Noether's theorem is the reason physics works
In 1918, Emmy Noether proved that every continuous symmetry of a physical system forces a conservation law into existence. Energy, momentum, charge — none of them are separate facts about the universe. They are all shadows of the same theorem.
The theorem sounds almost too clean to be deep. If the laws of physics do not care when an experiment happens, energy is conserved. If they do not care where, momentum is conserved. If they do not care about orientation, angular momentum. Each indifference of nature buys you a quantity that can never be created or destroyed.1
Why conservation laws are not axioms
Before Noether, conservation of energy was an empirical regularity with a suspiciously perfect track record. Physicists assumed it, the way you assume a well-tested tool. After Noether, it became a derived statement: assume the laws are the same today as tomorrow, turn the crank of the calculus of variations, and conservation of energy falls out as a theorem. The mystery moves one level down — from #conservation itself to the symmetry that generates it.
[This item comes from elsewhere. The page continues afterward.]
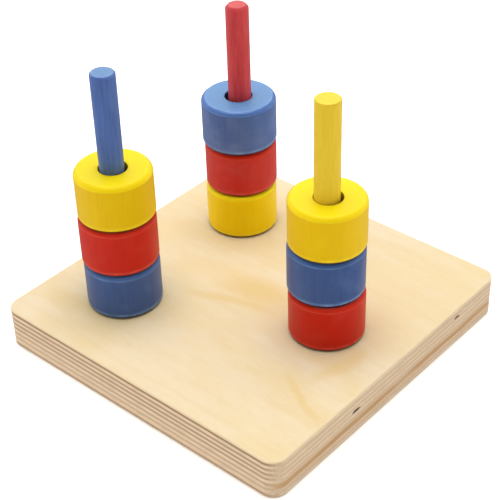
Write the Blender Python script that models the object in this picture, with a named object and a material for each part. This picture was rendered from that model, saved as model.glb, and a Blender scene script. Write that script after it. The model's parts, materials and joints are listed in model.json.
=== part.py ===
"""Colour-stacking peg puzzle: a plywood board, three painted dowels and nine painted discs.

The board lies on the plane z = 0 with the centre of its underside at the origin. The dowels stand
in a triangle, the yellow one at the front (-Y). Three discs sit on each dowel, one on another, and
lift off it along +Z.
"""

import math

import bmesh
import bpy

MM = 0.001

# Board, cut from birch plywood
BOARD_SIDE = 140.0 * MM
BOARD_THICKNESS = 17.4 * MM
CORNER_RADIUS = 6.1 * MM
RIM_EASE = 0.6 * MM

# Dowels, glued into blind sockets in the board
PEG_RADII = {"blue": 4.8 * MM, "red": 4.65 * MM, "yellow": 4.88 * MM}
PEG_TIP_CHAMFERS = {"blue": 0.6 * MM, "red": 1.1 * MM, "yellow": 0.4 * MM}
PEG_ABOVE_BOARD = 100.4 * MM
SOCKET_DEPTH = 11.2 * MM
GLUE_GAP = 0.3 * MM
PEG_PLACES = {
    "blue": (-34.6 * MM, 37.6 * MM),
    "red": (36.1 * MM, 36.0 * MM),
    "yellow": (0.1 * MM, -36.9 * MM),
}

# Discs, all of one nominal size: 30 mm across and 20 mm high
DISC_HOLE_RADIUS = 5.6 * MM
DISC_HEIGHT = 19.7 * MM
DISC_EDGE_RADIUS = 1.4 * MM
DISC_HOLE_CHAMFER = 0.35 * MM
REST_GAP = 0.3 * MM

# The colours on each dowel, from the bottom disc up
LEVELS = ("bottom", "middle", "top")
STACKS = {
    "blue": ("blue", "red", "yellow"),
    "red": ("yellow", "red", "blue"),
    "yellow": ("red", "blue", "yellow"),
}

# Their radii as turned, from the bottom disc up
DISC_RADII = {
    "blue": (14.95 * MM, 15.15 * MM, 15.1 * MM),
    "red": (14.7 * MM, 14.8 * MM, 15.2 * MM),
    "yellow": (14.75 * MM, 14.85 * MM, 14.85 * MM),
}

# Where each disc has settled beside its dowel's axis, within the play of its hole
SETTLED = {
    "blue": ((-0.24 * MM, -0.65 * MM), (0.10 * MM, 0.0), (0.63 * MM, 0.29 * MM)),
    "red": ((-0.83 * MM, 0.05 * MM), (0.14 * MM, 0.55 * MM), (0.03 * MM, 0.83 * MM)),
    "yellow": ((-0.18 * MM, -0.58 * MM), (0.36 * MM, 0.35 * MM), (0.59 * MM, 0.14 * MM)),
}

# Facets
CORNER_STEPS = 8
RIM_STEPS = 2
PEG_SIDES = 32
PEG_TIP_STEPS = 2
DISC_SIDES = 40
DISC_EDGE_STEPS = 2
SMOOTH_ANGLE = math.radians(40.0)

# Name: base colour, roughness
FINISHES = {
    "birch_plywood": ((0.83, 0.66, 0.44), 0.55),
    "blue_paint": ((0.065, 0.13, 0.36), 0.38),
    "red_paint": ((0.47, 0.035, 0.03), 0.38),
    "yellow_paint": ((0.86, 0.60, 0.02), 0.38),
}


def clear_scene():
    for obj in list(bpy.data.objects):
        bpy.data.objects.remove(obj, do_unlink=True)


def make_finishes():
    """One Principled BSDF material for each finish; nothing here is metal."""
    finishes = {}
    for name, (colour, roughness) in FINISHES.items():
        material = bpy.data.materials.new(name)
        material.use_nodes = True
        shader = material.node_tree.nodes["Principled BSDF"]
        shader.inputs["Base Color"].default_value = (*colour, 1.0)
        shader.inputs["Roughness"].default_value = roughness
        shader.inputs["Metallic"].default_value = 0.0
        finishes[name] = material
    return finishes


def add_object(name, bm, location, material=None):
    """Turns a bmesh into an object whose origin is at location."""
    mesh = bpy.data.meshes.new(name)
    bm.to_mesh(mesh)
    bm.free()
    mesh.shade_smooth()
    mesh.set_sharp_from_angle(angle=SMOOTH_ANGLE)
    if material:
        mesh.materials.append(material)
    obj = bpy.data.objects.new(name, mesh)
    obj.location = location
    bpy.context.scene.collection.objects.link(obj)
    return obj


def arc(centre, radius, start, end, steps):
    """Points on an arc, both ends included; angles are in degrees."""
    points = []
    for step in range(steps + 1):
        angle = math.radians(start + (end - start) * step / steps)
        x = centre[0] + radius * math.cos(angle)
        y = centre[1] + radius * math.sin(angle)
        points.append((x, y))
    return points


def horizontal_edges(bm, height):
    """The edges that lie at one height."""
    return [edge for edge in bm.edges if all(abs(v.co.z - height) < 1e-6 for v in edge.verts)]


def make_board(material):
    """The square slab with round corners and an eased rim."""
    inner = BOARD_SIDE / 2 - CORNER_RADIUS
    corners = ((inner, inner), (-inner, inner), (-inner, -inner), (inner, -inner))
    outline = []
    for index, corner in enumerate(corners):
        outline += arc(corner, CORNER_RADIUS, 90 * index, 90 * index + 90, CORNER_STEPS)
    bm = bmesh.new()
    underside = bm.faces.new([bm.verts.new((x, y, 0.0)) for x, y in outline])
    raised = bmesh.ops.extrude_face_region(bm, geom=[underside])["geom"]
    top_verts = [item for item in raised if isinstance(item, bmesh.types.BMVert)]
    bmesh.ops.translate(bm, verts=top_verts, vec=(0.0, 0.0, BOARD_THICKNESS))
    bmesh.ops.recalc_face_normals(bm, faces=bm.faces)
    rims = horizontal_edges(bm, 0.0) + horizontal_edges(bm, BOARD_THICKNESS)
    bmesh.ops.bevel(bm, geom=rims, offset=RIM_EASE, segments=RIM_STEPS, profile=0.5, affect="EDGES")
    return add_object("board", bm, (0.0, 0.0, 0.0), material)


def drill_socket(board, colour, place):
    """Cuts the blind socket that holds one dowel's foot."""
    clear = 1.0 * MM
    depth = SOCKET_DEPTH + GLUE_GAP + clear
    radius = PEG_RADII[colour] + GLUE_GAP
    bm = bmesh.new()
    bmesh.ops.create_cone(
        bm,
        cap_ends=True,
        segments=PEG_SIDES,
        radius1=radius,
        radius2=radius,
        depth=depth,
    )
    cutter = add_object(
        f"{colour}_socket_cutter", bm, (*place, BOARD_THICKNESS + clear - depth / 2)
    )
    cutter.hide_render = True
    cutter.display_type = "WIRE"
    cut = board.modifiers.new(f"{colour}_socket", "BOOLEAN")
    cut.operation = "DIFFERENCE"
    cut.solver = "EXACT"
    cut.object = cutter


def make_peg(colour, place, material):
    """A dowel with a chamfered tip; its origin is at the centre of its foot."""
    length = SOCKET_DEPTH + PEG_ABOVE_BOARD
    radius = PEG_RADII[colour]
    bm = bmesh.new()
    bmesh.ops.create_cone(
        bm, cap_ends=True, segments=PEG_SIDES, radius1=radius, radius2=radius, depth=length
    )
    bmesh.ops.translate(bm, verts=bm.verts, vec=(0.0, 0.0, length / 2))
    bmesh.ops.bevel(
        bm,
        geom=horizontal_edges(bm, length),
        offset=PEG_TIP_CHAMFERS[colour],
        segments=PEG_TIP_STEPS,
        profile=0.5,
        affect="EDGES",
    )
    return add_object(f"{colour}_peg", bm, (*place, BOARD_THICKNESS - SOCKET_DEPTH), material)


def disc_profile(radius):
    """The disc's section: down the round-edged outside, then up the hole."""
    edge = radius - DISC_EDGE_RADIUS
    high = DISC_HEIGHT - DISC_EDGE_RADIUS
    hole_mouth = DISC_HOLE_RADIUS + DISC_HOLE_CHAMFER
    outside = arc((edge, high), DISC_EDGE_RADIUS, 90, 0, DISC_EDGE_STEPS)
    outside += arc((edge, DISC_EDGE_RADIUS), DISC_EDGE_RADIUS, 0, -90, DISC_EDGE_STEPS)
    hole = [
        (hole_mouth, 0.0),
        (DISC_HOLE_RADIUS, DISC_HOLE_CHAMFER),
        (DISC_HOLE_RADIUS, DISC_HEIGHT - DISC_HOLE_CHAMFER),
        (hole_mouth, DISC_HEIGHT),
    ]
    return outside + hole


def make_disc(name, radius, location, material):
    """A turned ring; its origin is at the foot of its own axis, along which it slides."""
    bm = bmesh.new()
    ring = [bm.verts.new((reach, 0.0, height)) for reach, height in disc_profile(radius)]
    for start, end in zip(ring, ring[1:] + ring[:1]):
        bm.edges.new((start, end))
    disc = add_object(name, bm, location, material)
    turn = disc.modifiers.new("turn", "SCREW")
    turn.axis = "Z"
    turn.angle = math.tau
    turn.steps = DISC_SIDES
    turn.render_steps = DISC_SIDES
    turn.use_merge_vertices = True
    turn.merge_threshold = 1e-5
    turn.use_smooth_shade = True
    return disc


def make_stack(colour, place, finishes):
    """The three discs of one dowel, each resting a hair above what is below it."""
    for level, paint in enumerate(STACKS[colour]):
        shift = SETTLED[colour][level]
        height = BOARD_THICKNESS + REST_GAP + level * (DISC_HEIGHT + REST_GAP)
        name = f"{colour}_peg_{LEVELS[level]}_{paint}_disc"
        location = (place[0] + shift[0], place[1] + shift[1], height)
        make_disc(name, DISC_RADII[colour][level], location, finishes[f"{paint}_paint"])


def main():
    clear_scene()
    finishes = make_finishes()
    board = make_board(finishes["birch_plywood"])
    for colour, place in PEG_PLACES.items():
        drill_socket(board, colour, place)
        make_peg(colour, place, finishes[f"{colour}_paint"])
        make_stack(colour, place, finishes)


main()
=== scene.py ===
"""Looks of the colour-stacking peg puzzle: birch plywood, painted dowels and painted wooden discs.

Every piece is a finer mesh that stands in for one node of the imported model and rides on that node's
body. Lengths are in metres unless a name ends in _MM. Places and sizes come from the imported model.
"""

import json
import math

import bpy
import numpy as np
from mathutils import Matrix, Vector, noise
from mathutils.geometry import tessellate_polygon

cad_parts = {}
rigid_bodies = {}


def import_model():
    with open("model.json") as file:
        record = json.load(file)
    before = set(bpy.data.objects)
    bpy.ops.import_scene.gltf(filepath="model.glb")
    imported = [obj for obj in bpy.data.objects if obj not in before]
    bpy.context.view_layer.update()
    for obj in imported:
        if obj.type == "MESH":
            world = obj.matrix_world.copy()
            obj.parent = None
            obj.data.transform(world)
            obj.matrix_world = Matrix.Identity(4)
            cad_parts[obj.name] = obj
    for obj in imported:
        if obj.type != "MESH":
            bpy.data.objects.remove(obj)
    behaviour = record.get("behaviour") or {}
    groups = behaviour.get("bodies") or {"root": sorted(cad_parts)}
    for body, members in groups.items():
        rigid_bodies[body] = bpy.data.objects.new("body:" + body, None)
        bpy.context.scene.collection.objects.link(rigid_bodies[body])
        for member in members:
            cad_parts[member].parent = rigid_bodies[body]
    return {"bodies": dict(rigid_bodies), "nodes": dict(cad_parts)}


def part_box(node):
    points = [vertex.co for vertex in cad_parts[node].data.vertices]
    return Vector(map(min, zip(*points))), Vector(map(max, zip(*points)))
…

This inversion is the working method of modern physics. When @Wigner called symmetry principles the "super-laws" of nature, he meant exactly this: individual laws come and go as theories are refined, but the symmetries constrain what any candidate law is allowed to look like.2
The part that usually gets left out
Noether proved two theorems in that 1918 paper, and the second is stranger than the first. For local symmetries — transformations that can vary from point to point, like the gauge freedom of electromagnetism — the conservation law becomes an identity that holds whether or not the equations of motion are satisfied. That is why charge conservation in electrodynamics is not something the field could violate even in principle. The structure of #gauge-symmetry leaves it no room.
She proved all of this, it is worth saying plainly, while the University of Göttingen refused her a paid position — @Hilbert famously had to advertise her lectures under his own name. The theorem at the foundation of every conservation law in physics was produced by someone the institution would not put on the payroll.3
Notes
- "Continuous" is doing real work here: the symmetry must come in arbitrarily small amounts, like a rotation. Discrete symmetries — mirror reflection, say — conserve nothing by this route, which is why parity could turn out to be violated without contradicting Noether. ↩
- The constraint runs deep enough that theorists now routinely work backwards: postulate the symmetry group first, then ask what interactions it permits. The Standard Model was assembled this way. ↩
- She received an unpaid, untitled position in 1919, after Einstein and Hilbert lobbied on her behalf. Her obituary in 1935 was written by Einstein [3]. ↩
References
- Noether, E. (1918). "Invariante Variationsprobleme." Nachr. d. König. Gesellsch. d. Wiss. zu Göttingen, Math-phys. Klasse, 235–257.
- Wigner, E. P. (1967). Symmetries and Reflections. Indiana University Press.
- Einstein, A. (1935). "The late Emmy Noether." The New York Times, 4 May 1935.